===== Data extract
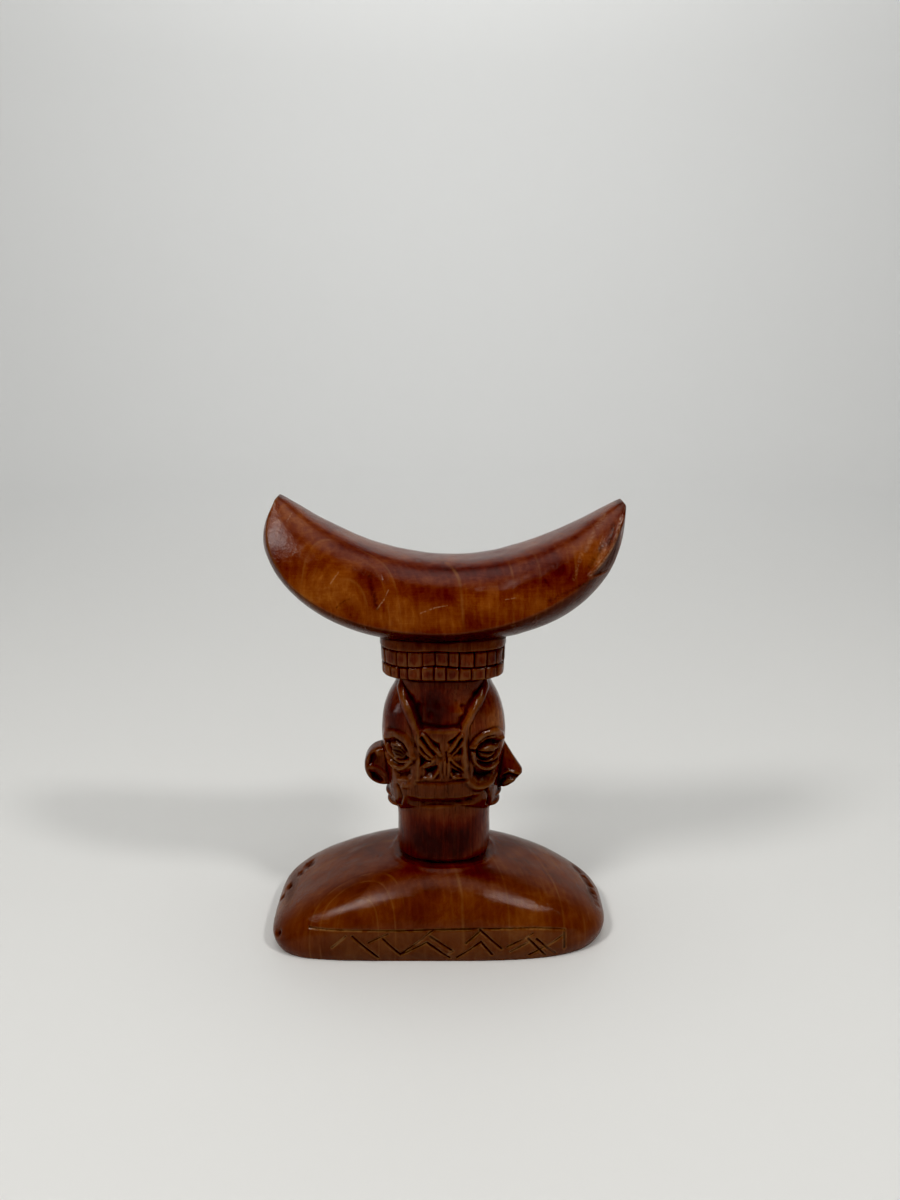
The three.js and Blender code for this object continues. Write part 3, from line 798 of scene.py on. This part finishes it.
def carve_base(points):
    x, y, z = points.T
    low = ramp(z, 16, 15)
    uneven = 0.7 + 0.5 * noise(points, 5, 21)
    for side, strokes in ((-1, FRONT_STROKES), (1, BACK_STROKES)):
        amount = bent(x, z, BAND_LINE, 0.6, -0.5)
        for depth, path in strokes:
            amount = np.minimum(amount, ridge(x, z, path, STROKE_HALF_WIDTH, -depth) * uneven)
        amount -= BAND_SINK * below_band_top(x, z, 0.5) * ramp(np.abs(x), 52, 44)
        points[:, 1] += (y * side > 14) * side * amount * low * ramp(np.abs(y), 14, 16)


NECK_RADIUS = 16
LIP_AWAY, LIP_HALF_WIDTH, LIP_HEIGHT = 1.6, 0.9, 0.35


def carve_neck_foot(points):
    """The dome's worn lip round the neck."""
    x, y, z = points.T
    reach = plan_reach(x, y, NECK_HALF_WIDTH, NECK_HALF_DEPTH, NECK_SQUARENESS)
    away = (reach ** (1 / NECK_SQUARENESS) - 1) * NECK_RADIUS
    dome = ramp(z, 26, 27.5) * ramp(z, 36, 34)
    lip = LIP_HEIGHT * np.exp(-((away - LIP_AWAY) / LIP_HALF_WIDTH) ** 2)
    points[:, 2] += dome * lip * ramp(away, 0, 0.8)


# The right horn's edge is broken away along a dished strip, which ends in a notch low down.
RIM_HEIGHTS = [142.6, 143.5, 147.8, 152.4, 156.6, 160.8]
RIM_X = [49.2, 49.7, 54.2, 57.6, 59.8, 61]
DISH_DEPTH, DISH_WIDTH = 0.9, 3


def carve_horn(points):
    x, y, z = points.T
    beyond = x - np.interp(z, RIM_HEIGHTS, RIM_X)
    gate = ramp(z, 142.8, 143.8) * ramp(z, 161.5, 157) * ramp(-y, 5, 10)
    rough_depth = DISH_DEPTH + 0.3 * noise(points, (1.6, 1.6, 3), 35)
    points[:, 1] += gate * rough_depth * ramp(beyond, 0, DISH_WIDTH)
    points[:, 1] -= 0.35 * gate * np.exp(-((beyond + 0.7) / 0.6) ** 2)


# Wear: the whole surface isn't quite even, edges are rubbed, and the base is chipped.

# Each chip's centre, radius and depth
CHIPS = [
    ((55, 12, 14.6), 4.4, 0.9),
    ((57.4, 5, 13.4), 4.2, 1.1),
    ((58.8, -2, 12), 3.8, 0.9),
    ((59.4, -7.5, 10.8), 2.4, 0.5),
    ((-54.6, 11.5, 17), 3.6, 1),
    ((-57.8, 8, 15), 2.6, 0.8),
    ((-61.4, 2.5, 11.4), 2.8, 1.1),
    ((-62.6, -1.5, 8.6), 2, 0.7),
    ((-61.2, -22.4, 7.2), 2.2, 0.8),
    ((-46, 29, 3), 3, 0.8),
    ((30, 30, 2), 3, 0.7),
]


def chipped(points, centre, radius):
    """One inside a chip with a crisp, uneven edge, and nothing outside it."""
    away = np.linalg.norm(points - centre, axis=1) / radius + 0.25 * noise(points, 2.1, 41)
    return np.clip(1.4 * (1 - away), 0, 1)


def wear(points, triangles):
    normals = vertex_normals(points, triangles)
    amount = 0.17 * noise(points, 13, 1) + 0.09 * noise(points, 5, 2) + 0.035 * noise(points, 2.2, 3)
    flat_foot = ramp(points[:, 2], 0, 0.8)
    for centre, radius, depth in CHIPS:
        amount -= depth * chipped(points, centre, radius)
    return points + normals * (amount * flat_foot)[:, None]


def standing_out(points, edges, rounds):
    """How far each point stands out from its wider surroundings, above zero on edges and ridges."""
    wide = points
    for _ in range(rounds):
        wide = neighbour_mean(wide, edges)
    return points - wide


def build_carving():
    forms = [base_form(), neck_form(), head_form(), round_nose_form(), wedge_nose_form()]
    forms += [collar_form(), crescent_form(), *lip_forms(-1), *lip_forms(1)]
    points = []
    triangles = []
    start = 0
    for form_points, form_triangles in forms:
        points.append(form_points)
        triangles.append(form_triangles + start)
        start += len(form_points)
    points, triangles, edges, _ = with_modifier(
        np.concatenate(points), np.concatenate(triangles), {},
        "REMESH", mode="VOXEL", voxel_size=VOXEL, adaptivity=0.0,
    )
    points = relax(points, edges, 3)
    for carve in (carve_head, carve_noses, carve_collar, carve_base, carve_neck_foot, carve_horn):
        carve(points)
    points = relax(points, edges, 1, 0.35, 0.36)
    tips = ramp(points[:, 2], 160, 164)[:, None]
    points += tips * (relax(points, edges, 8, 0.5, 0) - points)
    points = wear(points, triangles)
    points[:, 2] = np.maximum(points[:, 2], 0)
    return points, triangles, edges


# The finished mesh: fewer faces where the surface is plain, and what the wood needs to know at each point,
# painted shade and highlights among it

def blob(points, centre, half_sizes):
    """One at a place, falling to nothing round it."""
    away = np.linalg.norm((points - centre) / np.asarray(half_sizes, float), axis=1)
    return ramp(away, 1, 0.25)


def raise_patches(field, points, patches):
    """The field, at least as strong as each patch where that patch lies."""
    for centre, half_sizes, strength in patches:
        field = np.maximum(field, strength * blob(points, centre, half_sizes))
    return field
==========
Given task
Copy out every line of the data that includes the word "from".

Reply to the exercise
The three.js and Blender code for this object continues. Write part 3, from line 798 of scene.py on. This part finishes it.
    """How far each point stands out from its wider surroundings, above zero on edges and ridges."""